# Object modeling scripts
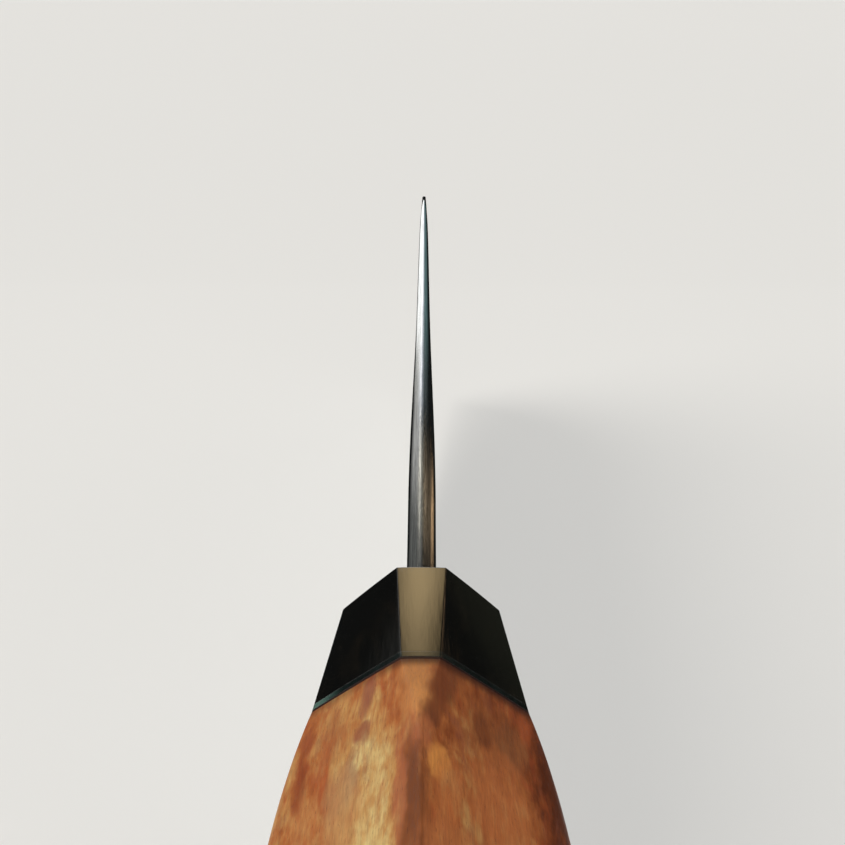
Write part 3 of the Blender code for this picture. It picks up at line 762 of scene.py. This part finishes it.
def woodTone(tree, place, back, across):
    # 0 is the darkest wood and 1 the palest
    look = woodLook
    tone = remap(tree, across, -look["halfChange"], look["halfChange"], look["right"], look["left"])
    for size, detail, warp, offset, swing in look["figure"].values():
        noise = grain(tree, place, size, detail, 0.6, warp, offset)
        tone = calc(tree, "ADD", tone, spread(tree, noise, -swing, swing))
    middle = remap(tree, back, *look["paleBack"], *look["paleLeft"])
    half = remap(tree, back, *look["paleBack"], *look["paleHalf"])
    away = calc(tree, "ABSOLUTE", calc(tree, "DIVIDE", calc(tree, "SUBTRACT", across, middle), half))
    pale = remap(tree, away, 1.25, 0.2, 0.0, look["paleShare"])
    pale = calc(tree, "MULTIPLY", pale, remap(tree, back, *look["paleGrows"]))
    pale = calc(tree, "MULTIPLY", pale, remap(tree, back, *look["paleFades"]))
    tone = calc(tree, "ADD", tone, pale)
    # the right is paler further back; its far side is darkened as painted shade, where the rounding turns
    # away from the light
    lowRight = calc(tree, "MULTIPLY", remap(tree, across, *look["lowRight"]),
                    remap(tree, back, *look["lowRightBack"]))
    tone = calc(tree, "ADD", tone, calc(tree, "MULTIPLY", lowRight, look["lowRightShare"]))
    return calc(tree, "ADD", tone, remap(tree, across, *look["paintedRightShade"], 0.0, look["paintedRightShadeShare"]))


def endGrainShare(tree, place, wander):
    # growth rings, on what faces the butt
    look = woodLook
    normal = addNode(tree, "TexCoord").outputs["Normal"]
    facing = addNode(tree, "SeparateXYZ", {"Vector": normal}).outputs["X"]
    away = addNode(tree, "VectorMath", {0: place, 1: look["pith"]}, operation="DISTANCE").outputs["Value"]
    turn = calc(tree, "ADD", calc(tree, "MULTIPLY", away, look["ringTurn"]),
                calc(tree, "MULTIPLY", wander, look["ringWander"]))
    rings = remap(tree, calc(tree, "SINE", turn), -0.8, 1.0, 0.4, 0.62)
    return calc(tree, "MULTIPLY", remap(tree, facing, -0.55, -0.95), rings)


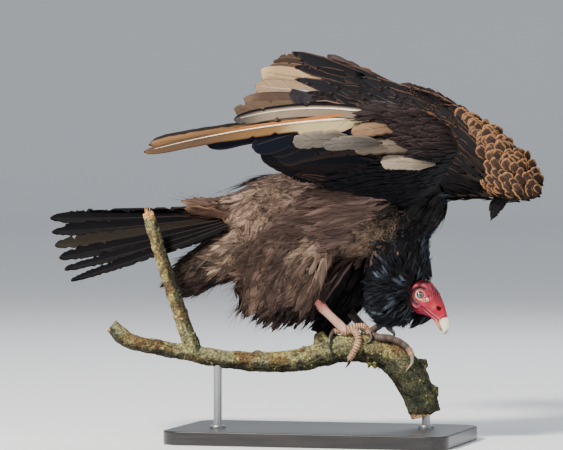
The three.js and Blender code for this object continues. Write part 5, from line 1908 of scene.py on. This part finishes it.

# SHORT PROBLEM
Using the material above, report each line where "finishes" occurs.

# WORKED ANSWER
Write part 3 of the Blender code for this picture. It picks up at line 762 of scene.py. This part finishes it.
The three.js and Blender code for this object continues. Write part 5, from line 1908 of scene.py on. This part finishes it.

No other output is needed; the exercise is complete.